Entries with model source code:

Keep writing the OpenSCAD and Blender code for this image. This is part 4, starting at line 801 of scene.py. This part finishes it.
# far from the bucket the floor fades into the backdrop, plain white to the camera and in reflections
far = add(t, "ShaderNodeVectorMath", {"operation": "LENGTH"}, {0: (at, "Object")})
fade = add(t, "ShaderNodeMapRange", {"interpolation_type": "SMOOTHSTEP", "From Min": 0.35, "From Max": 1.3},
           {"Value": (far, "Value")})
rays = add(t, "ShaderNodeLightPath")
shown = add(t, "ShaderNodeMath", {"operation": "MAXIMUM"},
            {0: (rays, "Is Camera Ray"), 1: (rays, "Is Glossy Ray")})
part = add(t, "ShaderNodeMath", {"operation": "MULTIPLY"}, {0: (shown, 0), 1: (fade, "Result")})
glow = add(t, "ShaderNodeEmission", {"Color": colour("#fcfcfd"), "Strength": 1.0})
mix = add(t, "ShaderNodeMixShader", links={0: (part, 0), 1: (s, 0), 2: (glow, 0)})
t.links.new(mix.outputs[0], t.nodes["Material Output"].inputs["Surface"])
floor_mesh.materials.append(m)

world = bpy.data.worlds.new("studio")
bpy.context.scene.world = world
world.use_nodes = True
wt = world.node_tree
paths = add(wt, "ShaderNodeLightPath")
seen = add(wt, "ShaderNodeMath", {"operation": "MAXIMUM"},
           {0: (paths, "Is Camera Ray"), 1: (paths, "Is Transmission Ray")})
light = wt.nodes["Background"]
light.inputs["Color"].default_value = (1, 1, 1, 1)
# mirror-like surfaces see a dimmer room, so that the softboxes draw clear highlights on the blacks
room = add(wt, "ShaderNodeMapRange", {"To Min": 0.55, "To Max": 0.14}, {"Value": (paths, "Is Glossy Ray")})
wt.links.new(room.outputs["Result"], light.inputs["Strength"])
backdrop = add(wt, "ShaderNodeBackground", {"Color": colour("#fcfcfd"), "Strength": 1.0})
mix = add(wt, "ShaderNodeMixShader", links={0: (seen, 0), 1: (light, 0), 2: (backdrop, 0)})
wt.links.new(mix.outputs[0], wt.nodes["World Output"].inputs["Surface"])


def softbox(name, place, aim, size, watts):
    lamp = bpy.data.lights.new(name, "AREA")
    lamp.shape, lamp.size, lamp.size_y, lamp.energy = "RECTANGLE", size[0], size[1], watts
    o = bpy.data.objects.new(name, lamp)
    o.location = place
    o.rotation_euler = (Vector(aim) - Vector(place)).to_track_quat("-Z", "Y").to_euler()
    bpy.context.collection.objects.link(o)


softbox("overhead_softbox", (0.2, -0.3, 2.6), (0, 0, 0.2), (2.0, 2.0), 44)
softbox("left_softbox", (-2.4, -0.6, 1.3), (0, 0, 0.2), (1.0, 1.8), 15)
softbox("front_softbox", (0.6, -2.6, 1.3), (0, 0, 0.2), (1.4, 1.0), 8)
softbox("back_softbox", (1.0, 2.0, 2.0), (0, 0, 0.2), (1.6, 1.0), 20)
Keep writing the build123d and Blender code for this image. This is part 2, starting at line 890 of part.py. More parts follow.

What the task asks:
Extract the full listing and reproduce each line exactly.

Result of the task:
Keep writing the OpenSCAD and Blender code for this image. This is part 4, starting at line 801 of scene.py. This part finishes it.
# far from the bucket the floor fades into the backdrop, plain white to the camera and in reflections
far = add(t, "ShaderNodeVectorMath", {"operation": "LENGTH"}, {0: (at, "Object")})
fade = add(t, "ShaderNodeMapRange", {"interpolation_type": "SMOOTHSTEP", "From Min": 0.35, "From Max": 1.3},
           {"Value": (far, "Value")})
rays = add(t, "ShaderNodeLightPath")
shown = add(t, "ShaderNodeMath", {"operation": "MAXIMUM"},
            {0: (rays, "Is Camera Ray"), 1: (rays, "Is Glossy Ray")})
part = add(t, "ShaderNodeMath", {"operation": "MULTIPLY"}, {0: (shown, 0), 1: (fade, "Result")})
glow = add(t, "ShaderNodeEmission", {"Color": colour("#fcfcfd"), "Strength": 1.0})
mix = add(t, "ShaderNodeMixShader", links={0: (part, 0), 1: (s, 0), 2: (glow, 0)})
t.links.new(mix.outputs[0], t.nodes["Material Output"].inputs["Surface"])
floor_mesh.materials.append(m)

world = bpy.data.worlds.new("studio")
bpy.context.scene.world = world
world.use_nodes = True
wt = world.node_tree
paths = add(wt, "ShaderNodeLightPath")
seen = add(wt, "ShaderNodeMath", {"operation": "MAXIMUM"},
           {0: (paths, "Is Camera Ray"), 1: (paths, "Is Transmission Ray")})
light = wt.nodes["Background"]
light.inputs["Color"].default_value = (1, 1, 1, 1)
# mirror-like surfaces see a dimmer room, so that the softboxes draw clear highlights on the blacks
room = add(wt, "ShaderNodeMapRange", {"To Min": 0.55, "To Max": 0.14}, {"Value": (paths, "Is Glossy Ray")})
wt.links.new(room.outputs["Result"], light.inputs["Strength"])
backdrop = add(wt, "ShaderNodeBackground", {"Color": colour("#fcfcfd"), "Strength": 1.0})
mix = add(wt, "ShaderNodeMixShader", links={0: (seen, 0), 1: (light, 0), 2: (backdrop, 0)})
wt.links.new(mix.outputs[0], wt.nodes["World Output"].inputs["Surface"])


def softbox(name, place, aim, size, watts):
    lamp = bpy.data.lights.new(name, "AREA")
    lamp.shape, lamp.size, lamp.size_y, lamp.energy = "RECTANGLE", size[0], size[1], watts
    o = bpy.data.objects.new(name, lamp)
    o.location = place
    o.rotation_euler = (Vector(aim) - Vector(place)).to_track_quat("-Z", "Y").to_euler()
    bpy.context.collection.objects.link(o)


softbox("overhead_softbox", (0.2, -0.3, 2.6), (0, 0, 0.2), (2.0, 2.0), 44)
softbox("left_softbox", (-2.4, -0.6, 1.3), (0, 0, 0.2), (1.0, 1.8), 15)
softbox("front_softbox", (0.6, -2.6, 1.3), (0, 0, 0.2), (1.4, 1.0), 8)
softbox("back_softbox", (1.0, 2.0, 2.0), (0, 0, 0.2), (1.6, 1.0), 20)
Keep writing the build123d and Blender code for this image. This is part 2, starting at line 890 of part.py. More parts follow.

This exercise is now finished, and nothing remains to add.